Implementing a broadcast channel
It must be public
For some reason, many people prefer to make channels private, even if there is no intent to share sensitive information. That contradicts the whole idea. Your message should be discoverable and sharable. Private channels are not discoverable, you must be in the channel to be able to search. Private channels are not sharable—you can't give a link to the post to people outside. In general, by keeping things private you shape the culture of the company, which little by little becomes more private.
Low noise, high signal
If you post updates about the organization in a channel where there are hundreds of messages every day. Very likely people will not notice the message. Limiting access to people who can post helps. Still everyone can reply in a thread, but the channel is clean, and all recent posts are easily searchable.
Reflect the org structure
Once I joined a team, and it took me two months to figure out which email list and channels I should join to stay up with all things that were relevant to my job. This is easily solvable on many levels. Starting from a checklist for new joiners with all communication tools used and how to get access to them. Again, making channels public simplifies this, people can just join, they don't have to ask someone to add them.

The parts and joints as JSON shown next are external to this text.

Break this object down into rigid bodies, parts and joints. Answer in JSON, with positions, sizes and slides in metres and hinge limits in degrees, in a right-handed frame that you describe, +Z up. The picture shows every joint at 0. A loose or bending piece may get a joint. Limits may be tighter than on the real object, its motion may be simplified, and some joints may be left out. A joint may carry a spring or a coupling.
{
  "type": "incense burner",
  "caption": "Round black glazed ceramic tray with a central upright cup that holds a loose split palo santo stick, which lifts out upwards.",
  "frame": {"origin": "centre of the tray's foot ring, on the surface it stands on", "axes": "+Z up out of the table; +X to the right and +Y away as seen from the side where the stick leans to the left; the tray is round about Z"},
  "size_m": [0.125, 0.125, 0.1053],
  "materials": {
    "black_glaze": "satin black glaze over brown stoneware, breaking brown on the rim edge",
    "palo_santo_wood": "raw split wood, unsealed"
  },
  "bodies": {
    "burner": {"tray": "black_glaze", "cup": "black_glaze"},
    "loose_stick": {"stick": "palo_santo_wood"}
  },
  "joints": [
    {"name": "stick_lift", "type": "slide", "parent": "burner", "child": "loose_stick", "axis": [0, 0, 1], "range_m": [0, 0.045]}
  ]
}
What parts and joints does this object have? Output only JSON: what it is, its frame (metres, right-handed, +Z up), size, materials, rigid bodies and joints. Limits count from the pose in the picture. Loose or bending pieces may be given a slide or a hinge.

Alternatively, if you can afford this, it can be completely automated. Terraform can manage not only your cloud infrastructure, but also day-to-day tools like Slack, Jira, Trello, Asana, etc. It might seem an overkill, but it's surprising how often reorganizations happen in big companies and how long it takes to adjust communication channels.
You cannot over-communicate
No matter how well you design your communication channels, there will be people who miss stuff. It's worth repeating the message through different channels such as emails, town hall meetings, 1-1s. However, all those secondary channels should link back to the original message. Which is the source of truth. Otherwise, it might create rumors.
Effective communication in a big organization requires infrastructure, the infrastructure can be ab enable or a constraint. It's up to you as a leader to make your organization efficient.